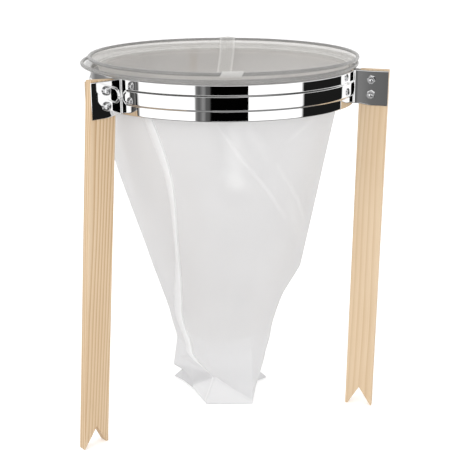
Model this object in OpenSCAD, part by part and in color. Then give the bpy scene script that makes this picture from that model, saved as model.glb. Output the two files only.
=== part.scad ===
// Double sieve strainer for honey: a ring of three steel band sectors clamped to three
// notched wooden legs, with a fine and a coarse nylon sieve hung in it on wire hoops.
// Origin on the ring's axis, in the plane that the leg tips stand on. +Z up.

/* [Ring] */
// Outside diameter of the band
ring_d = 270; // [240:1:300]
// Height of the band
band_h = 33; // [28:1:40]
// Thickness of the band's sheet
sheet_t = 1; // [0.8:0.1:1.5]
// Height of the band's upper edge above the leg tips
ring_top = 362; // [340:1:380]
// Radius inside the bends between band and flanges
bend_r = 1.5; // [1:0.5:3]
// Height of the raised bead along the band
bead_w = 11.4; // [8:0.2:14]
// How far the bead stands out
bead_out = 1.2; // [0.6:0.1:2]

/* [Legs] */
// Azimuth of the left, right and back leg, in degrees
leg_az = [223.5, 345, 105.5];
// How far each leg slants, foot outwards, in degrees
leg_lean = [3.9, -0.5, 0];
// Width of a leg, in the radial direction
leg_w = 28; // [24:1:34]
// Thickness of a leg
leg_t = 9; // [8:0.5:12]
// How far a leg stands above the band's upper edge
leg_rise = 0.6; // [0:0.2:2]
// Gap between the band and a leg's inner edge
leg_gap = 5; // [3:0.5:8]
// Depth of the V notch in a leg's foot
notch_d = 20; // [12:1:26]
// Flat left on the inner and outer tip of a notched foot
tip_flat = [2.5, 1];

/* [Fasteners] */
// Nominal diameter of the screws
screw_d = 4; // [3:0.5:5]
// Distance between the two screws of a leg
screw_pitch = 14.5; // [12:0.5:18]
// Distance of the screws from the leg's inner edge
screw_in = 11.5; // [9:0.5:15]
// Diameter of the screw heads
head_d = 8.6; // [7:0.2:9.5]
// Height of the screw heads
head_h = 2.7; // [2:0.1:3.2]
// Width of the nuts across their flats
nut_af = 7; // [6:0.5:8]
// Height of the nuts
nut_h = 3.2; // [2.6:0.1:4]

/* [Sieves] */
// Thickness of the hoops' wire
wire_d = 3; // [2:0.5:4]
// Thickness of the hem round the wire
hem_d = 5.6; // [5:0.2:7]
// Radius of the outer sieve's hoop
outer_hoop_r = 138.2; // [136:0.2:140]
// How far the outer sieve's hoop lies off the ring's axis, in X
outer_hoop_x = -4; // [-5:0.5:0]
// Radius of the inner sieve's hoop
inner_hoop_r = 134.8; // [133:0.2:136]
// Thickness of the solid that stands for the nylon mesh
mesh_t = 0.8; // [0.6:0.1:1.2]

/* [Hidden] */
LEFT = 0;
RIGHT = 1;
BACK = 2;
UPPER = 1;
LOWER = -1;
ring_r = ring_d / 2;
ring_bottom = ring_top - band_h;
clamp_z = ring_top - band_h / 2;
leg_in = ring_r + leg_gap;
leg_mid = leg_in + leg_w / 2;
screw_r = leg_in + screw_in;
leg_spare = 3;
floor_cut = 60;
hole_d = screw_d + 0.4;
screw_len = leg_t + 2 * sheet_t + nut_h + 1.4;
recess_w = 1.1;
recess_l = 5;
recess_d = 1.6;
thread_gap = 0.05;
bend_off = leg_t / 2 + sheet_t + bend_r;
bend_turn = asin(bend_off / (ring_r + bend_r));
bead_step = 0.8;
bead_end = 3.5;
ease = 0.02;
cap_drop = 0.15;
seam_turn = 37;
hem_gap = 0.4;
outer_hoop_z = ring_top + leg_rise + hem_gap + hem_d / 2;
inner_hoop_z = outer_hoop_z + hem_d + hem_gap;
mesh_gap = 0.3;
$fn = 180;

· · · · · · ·

> _WORK TO DO_
Scan the material above for the word "from". Copy each line where it occurs.

> _SOLUTION TO THIS PROBLEM_
Model this object in OpenSCAD, part by part and in color. Then give the bpy scene script that makes this picture from that model, saved as model.glb. Output the two files only.
// Distance of the screws from the leg's inner edge